What are Forex Options?



Ask Hal: What are Forex Options?

 Forex options are a type of financial derivative that gives an investor the right, but not the obligation, to buy or sell a currency pair at a specific price (known as the "strike price") on or before a specified expiration date.

There are two primary types of forex options:

  1. Call Option: Provides the holder the right, but not the obligation, to buy a currency pair at a specified price.
  2. Put Option: Provides the holder the right, but not the obligation, to sell a currency pair at a specified price.

Here's a basic breakdown of how forex options work:

Premium: This is the price paid by the buyer of the option to the seller for the rights granted by the option.

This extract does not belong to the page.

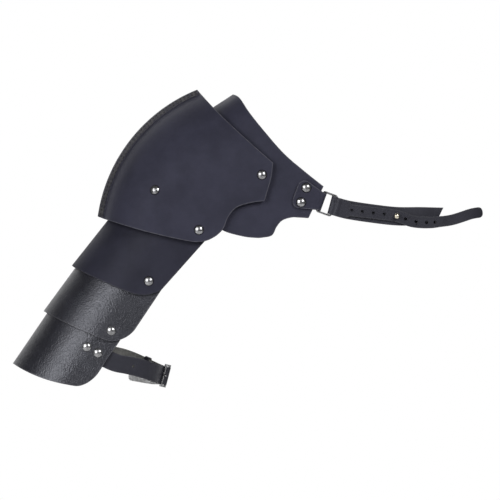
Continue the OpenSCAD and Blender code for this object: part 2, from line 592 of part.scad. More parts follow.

Strike Price (or Exercise Price): This is the rate at which the holder can buy (for a call option) or sell (for a put option) the underlying currency pair.

Expiration Date: The date by which the option must be exercised or it will expire worthless.

Example:

Let's say you believe that the EUR/USD currency pair, which is currently trading at 1.2000, will increase in the near future. To capitalize on this potential move, you decide to buy a call option.

You might find a 1-month call option with a strike price of 1.2100, and for this option, you might pay a premium of 0.0050 (or 50 pips).

Two possible scenarios:

EUR/USD rises above 1.2100: If at the expiration date the EUR/USD is trading above 1.2100 (let's say 1.2200), then your option is "in the money." You could exercise the option and buy EUR/USD at 1.2100, which is lower than the current market price of 1.2200, netting a profit. However, remember to subtract the premium you paid for the option from any profit calculation.

EUR/USD stays below 1.2100: If the EUR/USD does not move above 1.2100 by the expiration date, the option would expire worthless. Your loss in this scenario would be limited to the premium you paid (0.0050 or 50 pips).

It's worth noting that many forex options traders may choose to simply sell the option contract before expiration (if it has gained value) rather than exercise it, thus capturing the profit from the increased premium value rather than from trading the underlying currency pair.

In essence, forex options offer traders a way to capitalize on potential currency moves with limited risk (the premium paid), but they require an understanding of how options work and a clear view on the potential direction of the underlying currency pair.